Much of the film simply provides a platform for Carter administration officials and former special forces officers and soldiers to wax nostalgic about the operation, which ended in a complete fiasco in the Iranian desert.
Kopple, in her director’s statement, writes: “There was something special about these ‘special operations’ warriors I came to know making Desert One. I was touched to be able to get to know another side of them I had never seen, and it changed me. They got real and surprisingly emotional with me.
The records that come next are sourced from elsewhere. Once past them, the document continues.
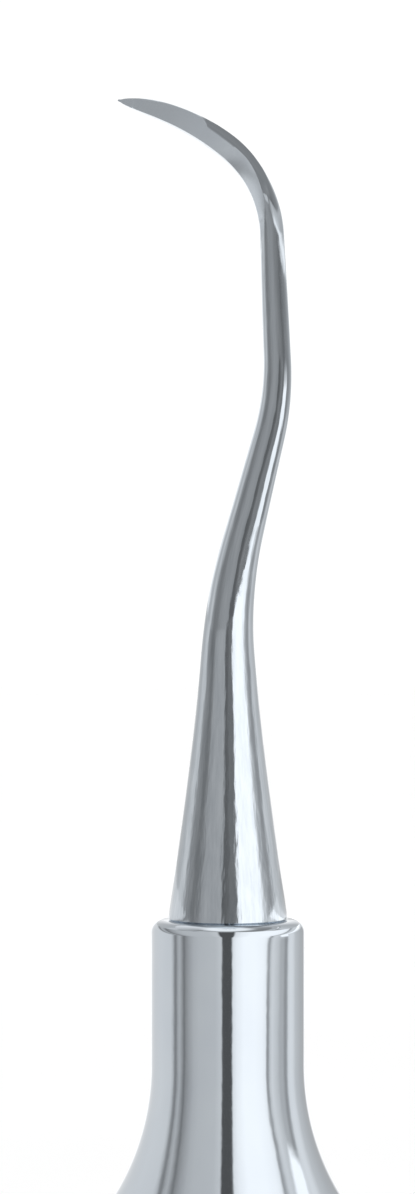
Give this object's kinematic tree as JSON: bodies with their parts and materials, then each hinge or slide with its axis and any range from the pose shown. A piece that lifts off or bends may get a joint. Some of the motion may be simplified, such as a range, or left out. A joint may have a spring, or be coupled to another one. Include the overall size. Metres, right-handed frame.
{
  "type": "hand scaler",
  "caption": "Double-ended dental hand scaler: hollow round steel handle with colour rings, O-ring seals, and curved sickle tips that unscrew from both ends.",
  "frame": {"origin": "middle of the handle, on its axis", "axes": "+Z along the handle towards the upper tip; +X away from the side that the upper tip hooks to, so the upper point lies at -X and the lower point at +X; +Y square to the plane in which both tips bend"},
  "size_m": [0.01, 0.01, 0.1764],
  "materials": {
    "polished_steel": "polished",
    "knurled_steel": "satin",
    "ring_silicone": "satin",
    "seal_rubber": "matte"
  },
  "bodies": {
    "handle": {"barrel": "knurled_steel", "upper_ferrule": "polished_steel", "upper_colour_ring": "ring_silicone", "upper_barrel_seal": "seal_rubber", "lower_ferrule": "polished_steel", "lower_colour_ring": "ring_silicone", "lower_barrel_seal": "seal_rubber"},
    "upper_seal": {"upper_tip_seal": "seal_rubber"},
    "upper_tip": {"upper_tip": "polished_steel"},
    "lower_seal": {"lower_tip_seal": "seal_rubber"},
    "lower_tip": {"lower_tip": "polished_steel"}
  },
  "joints": [
    {"name": "upper_tip_advance", "type": "slide", "parent": "handle", "child": "upper_seal", "axis": [0, 0, 1], "range_m": [0, 0.005]},
    {"name": "upper_tip_turn", "type": "hinge", "parent": "upper_seal", "child": "upper_tip", "pos_m": [0, 0, 0.055], "axis": [0, 0, 1], "range_deg": [0, 3600]},
    {"name": "lower_tip_advance", "type": "slide", "parent": "handle", "child": "lower_seal", "axis": [0, 0, -1], "range_m": [0, 0.005]},
    {"name": "lower_tip_turn", "type": "hinge", "parent": "lower_seal", "child": "lower_tip", "pos_m": [0, 0, -0.055], "axis": [0, 0, -1], "range_deg": [0, 3600]}
  ],
  "couplings": [
    {"joint": "upper_tip_turn", "follows": "upper_tip_advance", "rad_per_m": 12566},
    {"joint": "lower_tip_turn", "follows": "lower_tip_advance", "rad_per_m": 12566}
  ]
}
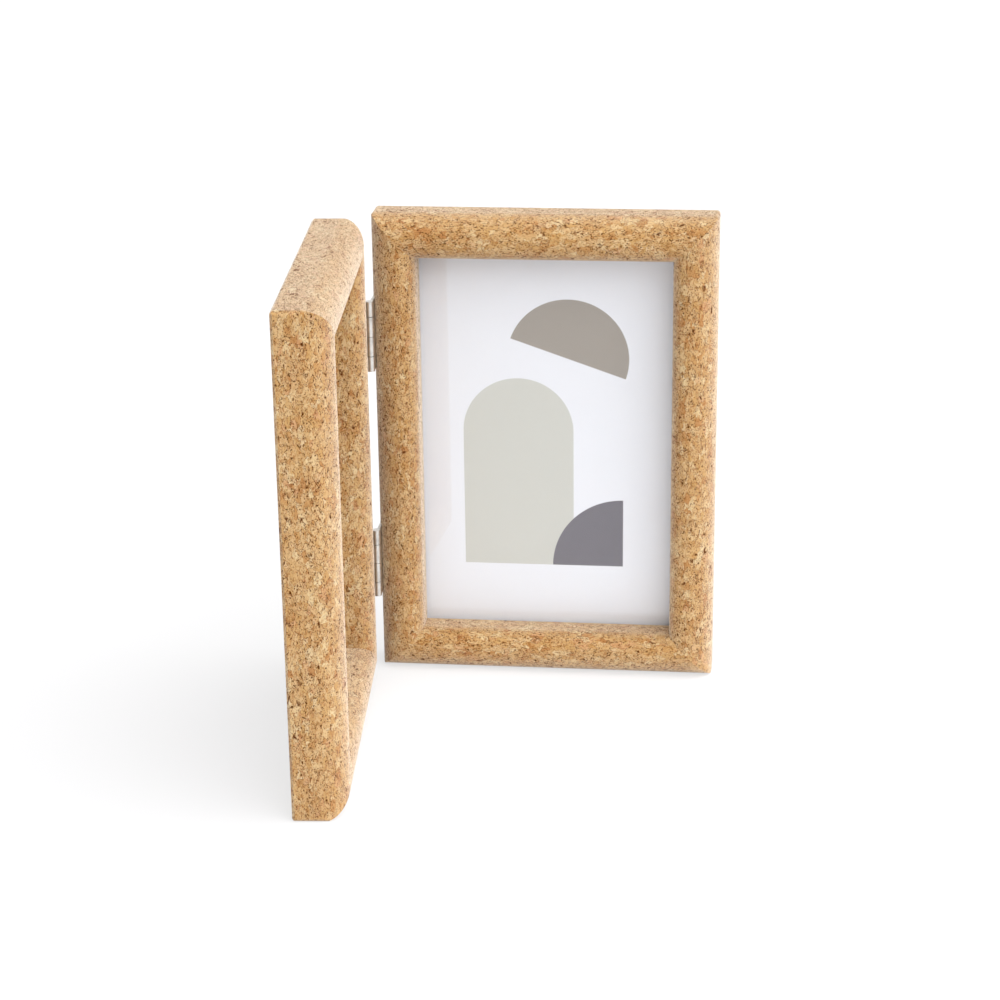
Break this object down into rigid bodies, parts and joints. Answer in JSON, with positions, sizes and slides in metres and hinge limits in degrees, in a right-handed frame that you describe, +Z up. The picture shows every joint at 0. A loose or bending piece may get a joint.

I will never forget the very personal conversations we had as they sat down to interview, telling me their own piece of a bigger story that clearly matters to them.
“I also experienced one of the most precious moments of my career on this film, sitting down to interview President Jimmy Carter.”
Kopple’s interviewees include, along with Carter, former Vice President Walter Mondale; former Secretary of Defense Robert Gates; Ted Koppel, the longtime anchor on ABC’s “Nightline” (as the WSWS once characterized him, an “insufferable statesman of the airwaves” who was “little more than a conduit for US government and ruling elite propaganda”); Maj. James Q. Roberts, who, according to the film’s press notes, spent “three decades working in the office of the Secretary of Defense for Special Operations/Low-Intensity Conflict which oversees Special Forces command,” and other assorted reprobates and professional killers.
A special mention must be made of the appearance in Kopple’s film by Maj. William G. Boykin, the Christian Right zealot. Boykin made a foul name for himself in 2003 when, as deputy undersecretary of defense for intelligence, he repeatedly asserted that the Bush administration’s “war on terror” was a religious war between Christianity and Islam, while making it clear that he himself answered only to God. There is certainly “something special” about him.
This is the company the former radical, Kopple, now keeps. Another American petty bourgeois returned to the fold.